Cuomo fires emergency management boss over LI tree removal
Gov. Andrew M. Cuomo fired his emergency management chief after finding out he asked Suffolk County workers to clear a tree from his home on Long Island during the height of superstorm Sandy, officials confirmed Wednesday.
Steve Kuhr, an East Northport resident who headed the Office for Emergency Management for almost exactly one year, was dismissed Tuesday, Cuomo administration officials said.
Kuhr has been working out of an emergency-command center in Albany during the storm, said the officials who asked to remain anonymous because the decision had yet to be publicly announced. He learned that a tree had fallen on his property - though not his house -- and contacted the Suffolk County Department of Public Works to remove it, several officials said.
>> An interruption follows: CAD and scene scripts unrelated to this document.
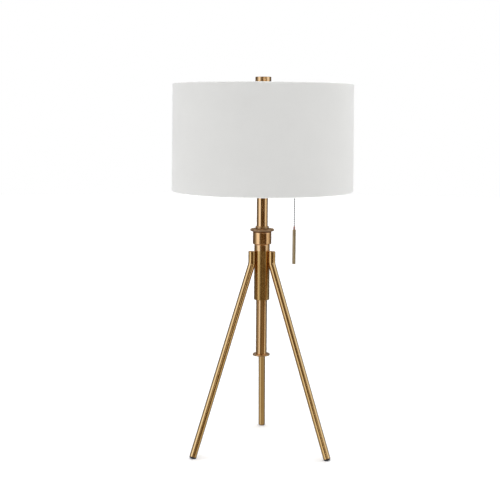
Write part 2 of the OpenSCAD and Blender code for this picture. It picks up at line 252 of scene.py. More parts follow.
# ------------------------------------------------------------------ materials
class Shader:
    """A small helper that builds one procedural material round a Principled node."""

    def __init__(self, name):
        self.mat = bpy.data.materials.new(name)
        self.mat.use_nodes = True
        self.nt = self.mat.node_tree
        self.bsdf = next(n for n in self.nt.nodes if n.type == "BSDF_PRINCIPLED")

    def node(self, kind, **values):
        n = self.nt.nodes.new(kind)
        for key, value in values.items():
            if hasattr(n, key):
                setattr(n, key, value)
            else:
                n.inputs[key].default_value = value
        return n

    def link(self, a, b):
        self.nt.links.new(a, b)

    def place(self, straight=False, scale=(1, 1, 1), turn=(0, 0, 0)):
        if straight:
            src = self.node("ShaderNodeAttribute", attribute_name="straight").outputs["Vector"]
        else:
            src = self.node("ShaderNodeTexCoord").outputs["Object"]
        m = self.node("ShaderNodeMapping")
        m.inputs["Scale"].default_value = scale
        m.inputs["Rotation"].default_value = turn
        self.link(src, m.inputs["Vector"])
        return m.outputs["Vector"]

    def noise(self, vector, scale, detail=3.0, rough=0.55):
        n = self.node("ShaderNodeTexNoise")
        n.inputs["Scale"].default_value = scale
        n.inputs["Detail"].default_value = detail
        n.inputs["Roughness"].default_value = rough
        self.link(vector, n.inputs["Vector"])
        return n.outputs["Fac"]

    def ramp(self, value, stops, interpolation="LINEAR"):
        n = self.node("ShaderNodeValToRGB")
        n.color_ramp.interpolation = interpolation
        e = n.color_ramp.elements
        while len(e) < len(stops):
            e.new(0.5)
        for item, (pos, col) in zip(e, stops):
            item.position = pos
            item.color = (*col, 1) if len(col) == 3 else col
        self.link(value, n.inputs["Fac"])
        return n.outputs["Color"]

    def remap(self, value, low, high, to_low, to_high):
        n = self.node("ShaderNodeMapRange")
        for key, v in (("From Min", low), ("From Max", high), ("To Min", to_low), ("To Max", to_high)):
            n.inputs[key].default_value = v
        self.link(value, n.inputs["Value"])
        return n.outputs["Result"]

    def math(self, op, a, b=None):
        n = self.node("ShaderNodeMath")
        n.operation = op
        for i, x in enumerate((a, b)):
            if x is None:
                continue
            if isinstance(x, (int, float)):
                n.inputs[i].default_value = x
            else:
                self.link(x, n.inputs[i])
        return n.outputs["Value"]

    def mix(self, fac, a, b, blend="MIX"):
        n = self.node("ShaderNodeMix")
        n.data_type = "RGBA"
        n.blend_type = blend
        ins = [s for s in n.inputs if s.enabled]
        for sock, x in zip(ins, (fac, a, b)):
            if isinstance(x, (int, float)):
                sock.default_value = x
            elif isinstance(x, tuple):
                sock.default_value = (*x, 1) if len(x) == 3 else x
            else:
                self.link(x, sock)
        return next(o for o in n.outputs if o.enabled)

    def bump(self, height, strength, distance, chained=None):
        n = self.node("ShaderNodeBump")
        n.inputs["Strength"].default_value = strength
        n.inputs["Distance"].default_value = distance
        self.link(height, n.inputs["Height"])
        if chained is not None:
            self.link(chained, n.inputs["Normal"])
        return n.outputs["Normal"]

    def set(self, **values):
        for key, value in values.items():
            sock = self.bsdf.inputs[key.replace("_", " ")]
            if isinstance(value, (int, float, tuple)):
                sock.default_value = value
            else:
                self.link(value, sock)
        return self.mat


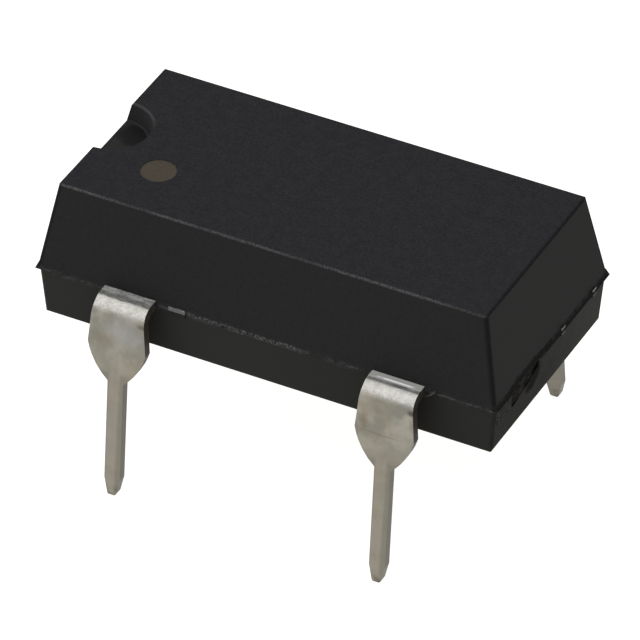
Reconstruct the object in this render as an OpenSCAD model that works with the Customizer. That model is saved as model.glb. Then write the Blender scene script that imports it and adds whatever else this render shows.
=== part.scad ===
// Four-lead moulded crystal oscillator, half-size package.
// Millimetres. Stands on its four lead tips at z = 0.
// X runs along the package, the notched end is at -X, lead 1 is at -X -Y.

/* [Package] */

// package length at the parting line
body_length = 13.04; // [12.6:0.02:13.4]
// package width at the parting line
body_width = 6.44; // [6.3:0.02:6.6]
// length of the flat top
top_length = 12.08; // [11.8:0.02:12.3]
// width of the flat top
top_width = 5.64; // [5.5:0.02:5.9]
// length of the flat underside
bottom_length = 12.74; // [12.5:0.02:12.8]
// width of the flat underside
bottom_width = 6.28; // [6.1:0.02:6.3]
// height of the upper mould half above the parting plane
upper_height = 2.58; // [2.3:0.01:2.8]
// depth of the lower mould half below the parting plane
lower_height = 1.4; // [1.3:0.01:1.6]
// radius of the upright edges of the upper mould half
upper_corner_radius = 0.09; // [0.05:0.01:0.3]
// radius of the upright edges of the lower mould half
lower_corner_radius = 0.14; // [0.08:0.01:0.3]
// set-back of the lower mould half at the parting line
lower_step = 0.03; // [0.01:0.01:0.05]
// radius of the edges round the top
top_edge_radius = 0.08; // [0.05:0.01:0.2]
// radius of the edges round the underside
bottom_edge_radius = 0.1; // [0.05:0.01:0.3]

/* [Mould traces] */

// reach of the flash past both ends
flash_end_reach = 0.04; // [0.03:0.01:0.12]
// reach of the flash past both long sides
flash_side_reach = 0.03; // [0.01:0.01:0.05]
// height over which the flash fades into the upper half
flash_rise = 0.2; // [0.12:0.01:0.3]
// radius of the notch at the top face
notch_top_radius = 1.06; // [0.9:0.02:1.2]
// radius of the notch at its floor
notch_floor_radius = 0.91; // [0.7:0.01:1.0]
// depth of the notch
notch_depth = 0.48; // [0.3:0.01:0.7]
// place across the right end where the gate scar starts
gate_start = -2.2; // [-2.3:0.02:-2.0]
// width of the gate scar
gate_width = 1.54; // [1.2:0.02:1.8]
// height of the gate scar
gate_height = 0.62; // [0.4:0.01:0.7]
// depth of the gate scar
gate_depth = 0.13; // [0.08:0.01:0.2]
// diameter of the ejector prints in the underside
ejector_diameter = 1.5; // [1:0.1:2]
// depth of the ejector prints
ejector_depth = 0.06; // [0.03:0.01:0.1]
// diameter of the first-lead dot on the top face
dot_diameter = 0.95; // [0.6:0.05:1.2]
// depth of the first-lead dot
dot_depth = 0.015; // [0.01:0.005:0.03]
// distance of the dot from the package middle, along the package
dot_x = 4.05; // [3.6:0.05:4.3]
// distance of the dot from the package middle, across the package
dot_y = 1.2; // [0.9:0.05:1.5]

/* [Leads] */

// distance between leads in a row
lead_pitch = 7.62; // [7.62:0.01:7.62]
// thickness of the lead frame sheet
sheet = 0.25; // [0.2:0.01:0.26]
// lead width where it leaves the package
lead_exit_width = 1.46; // [1.3:0.02:1.5]
// lead width at the shoulders
lead_shoulder_width = 1.66; // [1.56:0.02:1.8]
// width of the narrow lower part
lead_neck_width = 0.45; // [0.4:0.01:0.5]
// width of the blunt tip
lead_tip_width = 0.25; // [0.14:0.01:0.3]
// distance from the parting plane down to the tips
lead_drop = 5.41; // [5.0:0.01:6.0]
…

Cuomo picked Kuhr to lead his agency on Oct.25, 2011, one year and four days before Sandy pummeled New York and New Jersey, knocking out power to more than 2 million and killing more than 100 along the Atlantic Coast.
One source said Suffolk County employees were irate about the incident. Suffolk County officials didn't immediately comment.
In making the selection, the governor had said "no one is better suited" than Kuhr to head state emergency management operations. He said Kuhr was part of a team that would "bring ample experience from both the public and private sectors that will strengthen our operations and make this vital agency work better for New Yorkers."
Kuhr earned a $153,000 annual state salary, according to a database maintained by the Empire Center,a think tank.
Prior to joining the state, Kuhr was the president of Strategic Emergency Group LLC, a private emergency-management and homeland-security company. Before that, he worked for New York City for 20 years, serving as a deputy director for emergency-management services and as a division captain for emergency services with the New York Fire Department.
But Kuhr wasn't considered an inside player in the Cuomo administration's response to the storm and didn't travel to the governor's downstate offices to assist with response efforts, an official said.